A pH‐Based Pedotransfer Function for Scaling Saturated Hydraulic Conductivity Reduction: Improved Estimation of Hydraulic Dynamics in HYDRUS

Abstract

Core Ideas Soil‐specific pedotransfer functions can be incorporated into the HYDRUS model. Electrolyte concentration reduces the adverse effect of pH and Na on soil structural stability. Clay content is important in governing soil hydraulic reduction dynamics due to pH. Hydraulic conductivity is a key soil property governing agricultural production and is thus an important parameter in hydrologic modeling. The pH scaling factor for saturated hydraulic conductivity (Ks) reduction in the HYDRUS model was reviewed and evaluated for its ability to simulate Ks reduction.

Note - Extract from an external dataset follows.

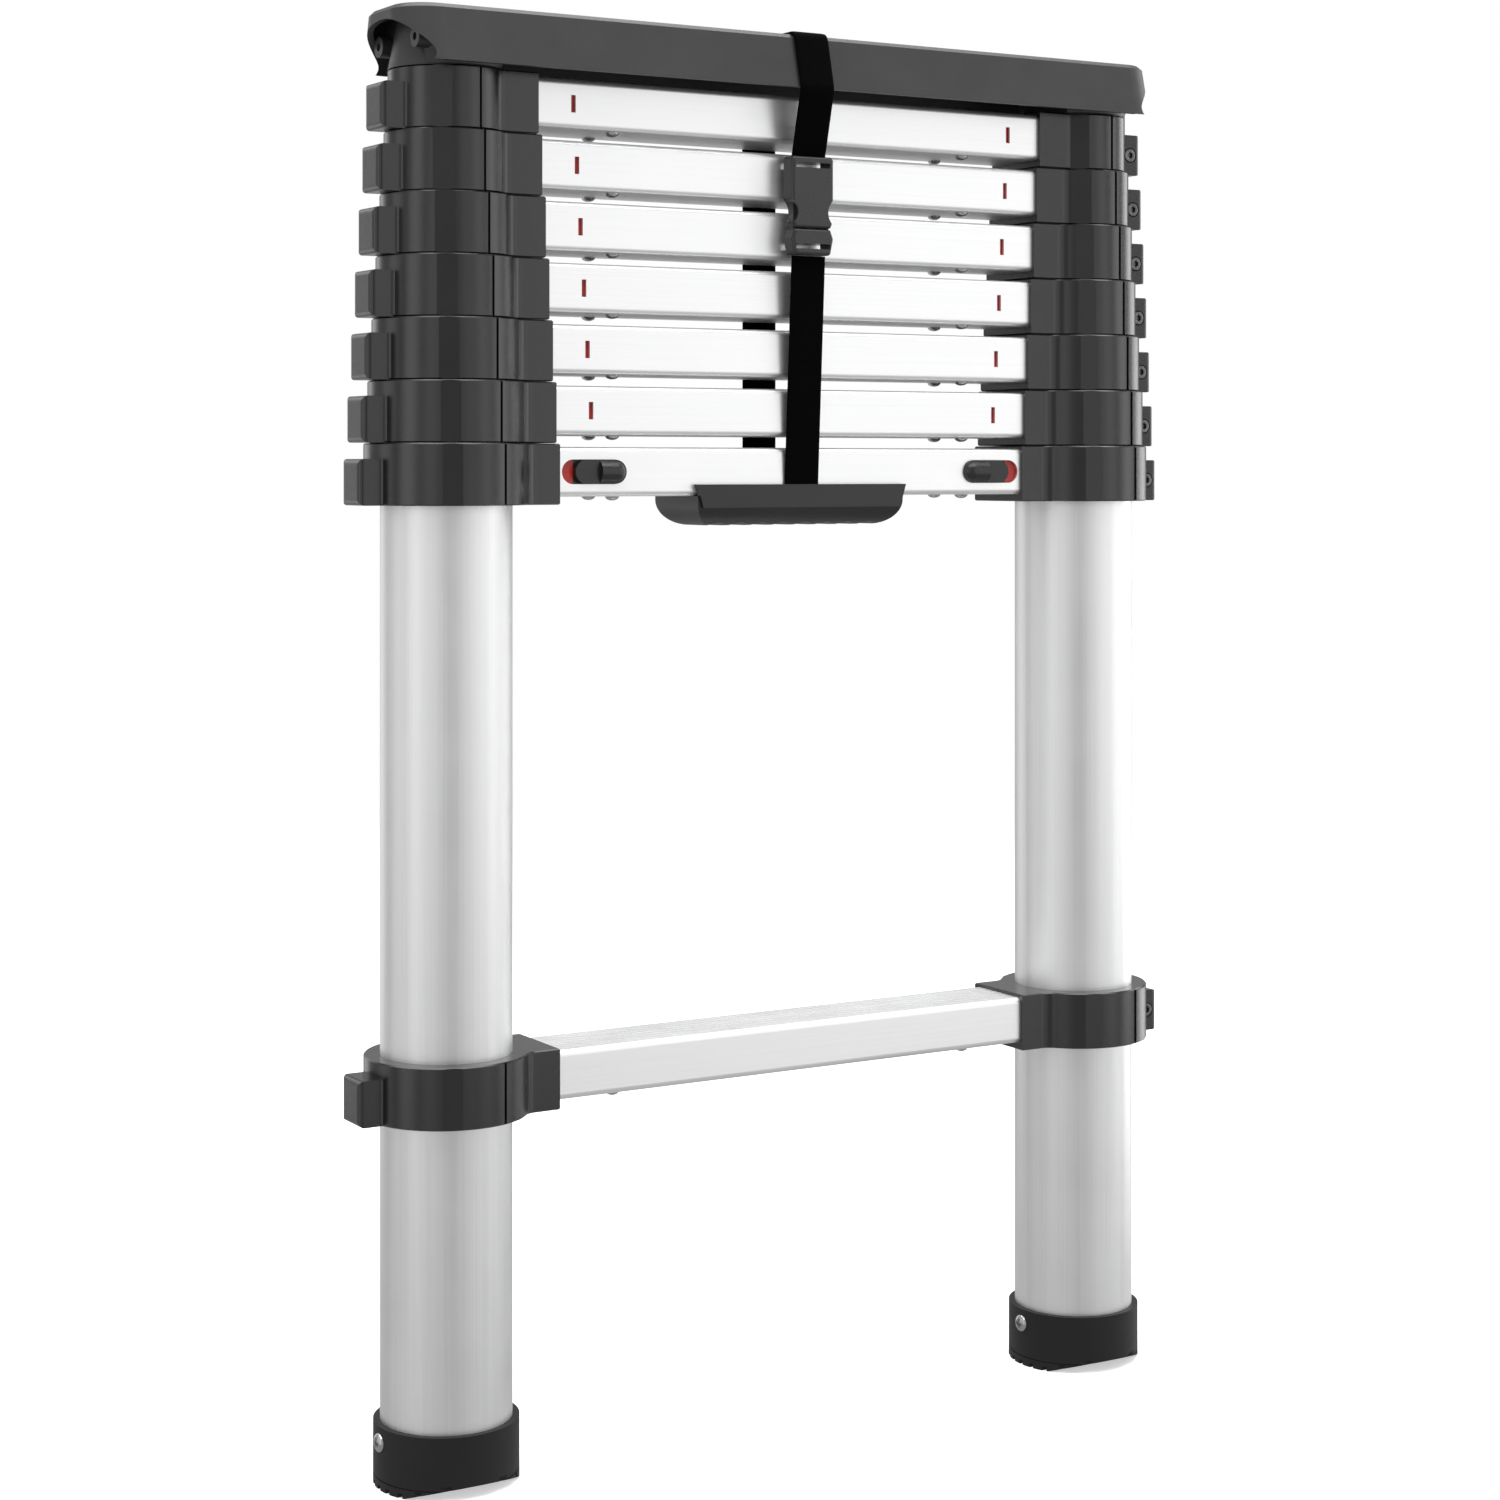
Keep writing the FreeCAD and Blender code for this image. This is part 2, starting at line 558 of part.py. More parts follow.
def cap_arch():
    """Half-elliptical cut through both end walls of the cap."""
    length = 2 * CAP_HALF_LENGTH + 2
    start = V(-length / 2, 0, CAP_SKIRT_Z)
    outline = Part.Ellipse(start + Y * CAP_ARCH_HALF_WIDTH, start + Z * CAP_ARCH_HEIGHT, start)
    low = Part.Face(Part.Wire([outline.toShape()])).extrude(X * length)
    inside = CAP_HALF_LENGTH - CAP_CORNER
    return low.cut(box(-inside, inside, -CAP_HALF_DEPTH, CAP_HALF_DEPTH, 0, CAP_TOP_Z))


def carry_handle():
    """Grip clipped under the second rung, with a flange up its front and back and a wavy underside."""
    rung_z = rung_bottom(2)
    top = rung_z - CONTACT_GAP
    bottom = rung_z - HANDLE_DROP
    half = HANDLE_LENGTH / 2
    grip = box(-half, half, -HANDLE_HALF_DEPTH, HANDLE_HALF_DEPTH, bottom, top)
    low_ends = edges_where(grip, lambda p: abs(abs(p.x) - half) < 0.01 and abs(p.z - bottom) < 0.01)
    grip = grip.makeFillet(HANDLE_CORNER, low_ends)
    for number in range(FINGER_GROOVES):
        x = (number - (FINGER_GROOVES - 1) / 2) * FINGER_GROOVE_PITCH
        centre_z = bottom + FINGER_GROOVE_DEPTH - FINGER_GROOVE_RADIUS
        groove = Part.makeCylinder(FINGER_GROOVE_RADIUS, 2 * HANDLE_HALF_DEPTH + 2,
                                   V(x, -HANDLE_HALF_DEPTH - 1, centre_z), Y)
        grip = grip.cut(groove)
    flange_half = HANDLE_FLANGE_LENGTH / 2
    low_half = flange_half - HANDLE_FLANGE_TAPER
    z0 = rung_z + HANDLE_FLANGE_BOTTOM
    z1 = rung_z + HANDLE_FLANGE_TOP
    inner_y = RUNG_DEPTH / 2 + CONTACT_GAP
    for side in SIDES.values():
        flange = prism([(-low_half, side * inner_y, z0), (low_half, side * inner_y, z0),
                        (flange_half, side * inner_y, z1), (-flange_half, side * inner_y, z1)],
                       V(0, side * HANDLE_FLANGE_THICKNESS, 0))
        grip = grip.fuse(flange)
    channel_half = WEBBING_WIDTH / 2 + CHANNEL_SIDE_GAP
    depth = WEBBING_THICKNESS + 2 * WEBBING_SLACK
    reach = inner_y - CONTACT_GAP + depth
    grip = grip.cut(box(-channel_half, channel_half, -reach, reach, rung_z - depth, z1 + 1))
    return grip.removeSplitter()


def strap_run():
    """Centre line of the webbing in the YZ plane, from the buckle's lower bar round to its upper bar."""
    bar_y = BUCKLE_BACK_Y - BUCKLE_THICKNESS / 2
    half = WEBBING_THICKNESS / 2
    off = half + WEBBING_SLACK
    face = RUNG_DEPTH / 2 + off
    under = rung_bottom(2) - off
    skirt = CAP_HALF_DEPTH + off
    slope = (CAP_HALF_DEPTH - CAP_TOP_HALF_DEPTH) / (CAP_TOP_Z - CAP_SKIRT_Z)
    top_half = CAP_TOP_HALF_DEPTH + off + slope * CAP_BEVEL
    over = CAP_TOP_Z + off
    shoulder = over - CAP_BEVEL
    top_flat = top_half - CAP_BEVEL
    flange_z = rung_bottom(2) + HANDLE_FLANGE_TOP + STRAP_CLEAR
    return [(bar_y, BUCKLE_BOTTOM_Z - WEBBING_SLACK), (-face, flange_z), (-face, under), (face, under),
            (face, rung_bottom(SECTIONS)), (skirt, CAP_SKIRT_Z), (top_half, shoulder),
            (top_flat, over), (-top_flat, over), (-top_half, shoulder), (-skirt, CAP_SKIRT_Z),
            (bar_y, BUCKLE_TOP_Z + WEBBING_SLACK)]


def strap_webbing():
    """Webbing band of one thickness along its run, with mitred folds."""
    run = [V(0, y, z) for y, z in strap_run()]
    half = WEBBING_THICKNESS / 2
    left = []
    right = []
    for number, point in enumerate(run):
        before = point - run[number - 1] if number else run[1] - run[0]
        after = run[number + 1] - point if number < len(run) - 1 else before
        before = before.normalize()
        after = V(after).normalize()
        normal = V(0, -(before.z + after.z), before.y + after.y).normalize()
        reach = half / math.sqrt((1 + before.dot(after)) / 2)
        left.append(point + normal * reach)
        right.append(point - normal * reach)
    outline = left + right[::-1]
    points = [(-WEBBING_WIDTH / 2, p.y, p.z) for p in outline]
    return prism(points, V(WEBBING_WIDTH, 0, 0))


def buckle_block(outline):
    """Rounded block with a symmetrical outline, given as half widths and heights from the bottom up."""
    y0 = BUCKLE_BACK_Y
    right = [(half, y0, z) for half, z in outline]
    left = [(-half, y0, z) for half, z in reversed(outline)]
    block = prism(right + left, V(0, -BUCKLE_THICKNESS, 0))
    return block.makeFillet(BUCKLE_ROUND, block.Edges)


def webbing_slot(z, direction):
    """Slot beside a buckle's end bar, which leaves room for the webbing around the bar."""
    half = WEBBING_WIDTH / 2 + WEBBING_SLACK
    start = z + direction * BUCKLE_BAR
    y0 = BUCKLE_BACK_Y
    return box(-half, half, y0 + 1, y0 - BUCKLE_THICKNESS - 1, start, start + direction * BUCKLE_SLOT_HEIGHT)


def prong_space(grow):
    """Space of the plug's two side prongs and its middle guide, above the split."""
    y = BUCKLE_BACK_Y - BUCKLE_THICKNESS / 2
    half_y = PRONG_THICKNESS / 2 + grow
    low = BUCKLE_SPLIT_Z - BUCKLE_ROUND
    high = BUCKLE_SPLIT_Z + PRONG_LENGTH + grow
    outer = PRONG_REACH + grow
    inner = PRONG_REACH - PRONG_WIDTH - grow
    guide = PRONG_WIDTH / 2 + grow
    return [box(x0, x1, y - half_y, y + half_y, low, high)
            for x0, x1 in ((-outer, -inner), (inner, outer), (-guide, guide))]


def buckle_plug():
    """Lower half of the buckle: a flared grip with a bar for the webbing, and prongs into the upper half."""
    block = buckle_block([(BUCKLE_NARROW, BUCKLE_BOTTOM_Z), (BUCKLE_HALF_WIDTH, BUCKLE_FLARE_Z),
                          (BUCKLE_NARROW, BUCKLE_SPLIT_Z)])
    block = block.fuse(prong_space(0.0)).removeSplitter()
    return block.cut(webbing_slot(BUCKLE_BOTTOM_Z, 1))


def buckle_socket():
    """Upper half of the buckle: a hollow body with side windows for the prongs."""
    block = buckle_block([(BUCKLE_NARROW, BUCKLE_SPLIT_Z + PRONG_GAP), (BUCKLE_HALF_WIDTH, BUCKLE_SPLIT_Z + BUCKLE_SHOULDER),
                          (BUCKLE_HALF_WIDTH, BUCKLE_TOP_Z)])
    block = block.cut(prong_space(PRONG_GAP))
    middle = BUCKLE_SPLIT_Z + PRONG_LENGTH / 2
    for side in SIDES.values():
        x = side * (BUCKLE_HALF_WIDTH - BUCKLE_SCOOP_DEPTH + BUCKLE_SCOOP_RADIUS)
        scoop = Part.makeCylinder(BUCKLE_SCOOP_RADIUS, BUCKLE_THICKNESS + 2, V(x, BUCKLE_BACK_Y + 1, middle), -Y)
        block = block.cut(scoop)
    return block.cut(webbing_slot(BUCKLE_TOP_Z, -1))


def save(name, solids):
    """Writes one node, which holds one solid or a group of separate ones."""
    shape = solids[0] if len(solids) == 1 else Part.makeCompound(solids)
    shape.exportStep("parts/" + name + ".step")


def main():
    os.makedirs("parts", exist_ok=True)
    for section in range(1, SECTIONS + 1):
        tube = stile_tube(section)
        save("stile_tubes_%d" % section, [placed(tube, side) for side in SIDES])
        if section > 1:
            bush = glide_bush(section)
            save("glide_bushes_%d" % section, [placed(bush, side) for side in SIDES])
    for level in range(1, SECTIONS + 1):
        save("rung_%d" % level, [rung(level)])
        moulding = collar(level)
        for side in SIDES:
            save("collar_%d_%s" % (level, side), [placed(moulding, side)])
        if level > 2:
            pin = lock_pin(level)
            for side in SIDES:
                save("lock_pin_%d_%s" % (level, side), [mirrored(pin, side)])
    button = thumb_button()
    rubber = foot().cut(foot_screw_hole(-1))
    for side in SIDES:
        save("thumb_button_%s" % side, [mirrored(button, side)])
        boot = rubber.copy()
        boot.translate(V(SIDES[side] * STILE_SPACING / 2, 0, 0))
        save("foot_%s" % side, [boot])
    save("top_cap", [top_cap()])
    save("carry_handle", [carry_handle()])
    save("strap_webbing", [strap_webbing()])
    save("buckle_plug", [buckle_plug()])
    save("buckle_socket", [buckle_socket()])


main()
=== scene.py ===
import math

import bpy
import numpy as np
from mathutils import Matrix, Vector


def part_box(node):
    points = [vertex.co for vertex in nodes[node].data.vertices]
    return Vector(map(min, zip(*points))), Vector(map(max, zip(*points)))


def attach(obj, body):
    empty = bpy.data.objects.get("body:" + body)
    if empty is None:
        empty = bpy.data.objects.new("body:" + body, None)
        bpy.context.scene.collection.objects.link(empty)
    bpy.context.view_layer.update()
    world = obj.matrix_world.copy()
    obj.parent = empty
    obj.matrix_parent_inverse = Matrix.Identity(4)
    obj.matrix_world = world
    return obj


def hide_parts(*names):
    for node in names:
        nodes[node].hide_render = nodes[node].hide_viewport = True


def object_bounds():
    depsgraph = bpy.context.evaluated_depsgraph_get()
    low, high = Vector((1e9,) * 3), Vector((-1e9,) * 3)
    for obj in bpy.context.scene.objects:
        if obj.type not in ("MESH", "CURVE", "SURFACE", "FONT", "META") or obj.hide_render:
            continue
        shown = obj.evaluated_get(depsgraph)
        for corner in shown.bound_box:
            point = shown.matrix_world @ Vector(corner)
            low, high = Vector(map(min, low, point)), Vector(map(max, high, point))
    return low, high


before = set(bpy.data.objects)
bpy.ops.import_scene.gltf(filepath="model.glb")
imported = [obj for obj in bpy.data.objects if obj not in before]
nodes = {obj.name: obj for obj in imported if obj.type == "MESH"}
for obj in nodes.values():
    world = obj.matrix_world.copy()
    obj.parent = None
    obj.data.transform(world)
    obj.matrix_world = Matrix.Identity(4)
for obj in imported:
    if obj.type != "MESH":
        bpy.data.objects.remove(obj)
cadLow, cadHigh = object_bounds()
scene = bpy.context.scene
levels = range(1, 9)
sides = {"left": -1, "right": 1}
mm = 0.001
print("frame loaded:", len(nodes), "CAD nodes")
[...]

A limitation of the model is the generalization of Ks reduction at various levels of electrolyte concentration for different soil types, i.e., it is not soil specific. In this study, a new generalized linear regression model was developed to estimate Ks reduction for a larger set of Australian soils compared with three American soils. A nonlinear pedotransfer function was also produced, using the Levenberg–Marquardt optimization algorithm, by considering the pH and electrolyte concentration of the applied solution as well as the soil clay content. This approach improved the estimation of the pH scaling factor relating to Ks reduction for individual soils. The functions were based on Ks reduction in nine contrasting Australian soils using two sets of treatment solutions with Na adsorption ratios of 20 and 40; total electrolyte concentrations of 8, 15, 25, 50, 100, 250, and 500 mmolc L−1; and pH values of 6, 7, 8, and 9. A comparison of the experimental data and model outputs indicates that the models performed objectively well and successfully described the Ks reduction due to the pH. Further, a nonlinear function provided greater accuracy than the generalized function for the individual soils of Australia and California. This indicates that the nonlinear model provides an improved estimation of the pH scaling factor for Ks reduction in specific soils in the HYDRUS model and should therefore be considered in future HYDRUS developments and applications.